▶ **WHAT IS BEING ASKED**: Reproduce the following material exactly, including every line.

>>>

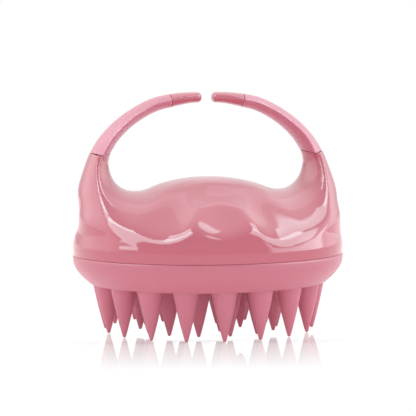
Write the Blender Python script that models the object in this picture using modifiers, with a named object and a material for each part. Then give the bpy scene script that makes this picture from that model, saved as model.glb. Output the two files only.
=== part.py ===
"""Scalp massager brush: palm cap with two arms that form a finger ring, over a silicone bristle moulding.

Metres, +Z up. Origin: middle of the plane the bristle tips stand on. The arms lie along X, the front is -Y.
Run with: blender --background --python part.py
"""

import math

import bmesh
import bpy
import numpy as np
from mathutils import Matrix, Vector

MM = 0.001
SEG = 48  # segments of every turned piece, so that neighbours' facets stay parallel

# ---- driving dimensions, in millimetres ------------------------------------------------
BODY_R = 44.4  # widest radius of the cap
PART_Z = 25.0  # height of the parting line between cap and base ring
PART_GAP = 0.3
DOME_TOP_Z = 49.8
CAP_INNER_R = 41.9
HORN_TOP_Z = 57.7

RING_BOTTOM_Z = 15.75
RING_INNER_R = 39.9
LIP_R = 38.55  # edge of the ledge the bristle moulding rests on
LEDGE_Z = 17.7
UPSTAND_R = 41.5
UPSTAND_Z = 29.0
GROOVE_R = 40.6
GROOVE_Z = (26.0, 27.4)
SEAL_R, SEAL_SECTION = 41.2, 0.4

PAD_R, PAD_RIM_R = 38.25, 39.6
PAD_Z = (16.2, 18.0, 20.0)  # underside, underside of the rim, top of the rim
PAD_FLOOR = 2.0
BRISTLE_ROOT_R, BRISTLE_TIP_R, BRISTLE_SEG = 4.05, 0.45, 8
BRISTLE_RINGS = ((18, 34.0, 0.0), (14, 22.5, 9.0), (5, 10.5, 12.0))

PLATE_R, PLATE_Z, PLATE_T = 39.4, 20.3, 1.5
SCREWS, SCREW_PCD_R, SCREW_PHASE = 6, 36.6, 30.0
SCREW_R, PILOT_R, LUG_R = 1.0, 1.3, 2.3
HEAD_R, HEAD_T = 1.9, 1.4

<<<

▶ **EXERCISE RESULT**:
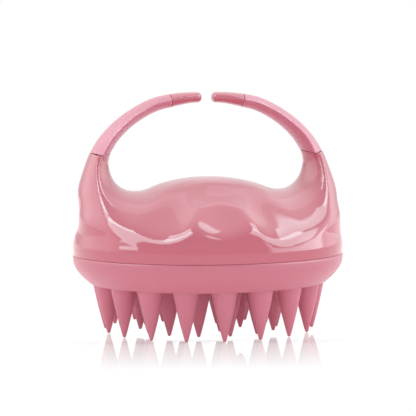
Write the Blender Python script that models the object in this picture using modifiers, with a named object and a material for each part. Then give the bpy scene script that makes this picture from that model, saved as model.glb. Output the two files only.
=== part.py ===
"""Scalp massager brush: palm cap with two arms that form a finger ring, over a silicone bristle moulding.

Metres, +Z up. Origin: middle of the plane the bristle tips stand on. The arms lie along X, the front is -Y.
Run with: blender --background --python part.py
"""

import math

import bmesh
import bpy
import numpy as np
from mathutils import Matrix, Vector

MM = 0.001
SEG = 48  # segments of every turned piece, so that neighbours' facets stay parallel

# ---- driving dimensions, in millimetres ------------------------------------------------
BODY_R = 44.4  # widest radius of the cap
PART_Z = 25.0  # height of the parting line between cap and base ring
PART_GAP = 0.3
DOME_TOP_Z = 49.8
CAP_INNER_R = 41.9
HORN_TOP_Z = 57.7

RING_BOTTOM_Z = 15.75
RING_INNER_R = 39.9
LIP_R = 38.55  # edge of the ledge the bristle moulding rests on
LEDGE_Z = 17.7
UPSTAND_R = 41.5
UPSTAND_Z = 29.0
GROOVE_R = 40.6
GROOVE_Z = (26.0, 27.4)
SEAL_R, SEAL_SECTION = 41.2, 0.4

PAD_R, PAD_RIM_R = 38.25, 39.6
PAD_Z = (16.2, 18.0, 20.0)  # underside, underside of the rim, top of the rim
PAD_FLOOR = 2.0
BRISTLE_ROOT_R, BRISTLE_TIP_R, BRISTLE_SEG = 4.05, 0.45, 8
BRISTLE_RINGS = ((18, 34.0, 0.0), (14, 22.5, 9.0), (5, 10.5, 12.0))

PLATE_R, PLATE_Z, PLATE_T = 39.4, 20.3, 1.5
SCREWS, SCREW_PCD_R, SCREW_PHASE = 6, 36.6, 30.0
SCREW_R, PILOT_R, LUG_R = 1.0, 1.3, 2.3
HEAD_R, HEAD_T = 1.9, 1.4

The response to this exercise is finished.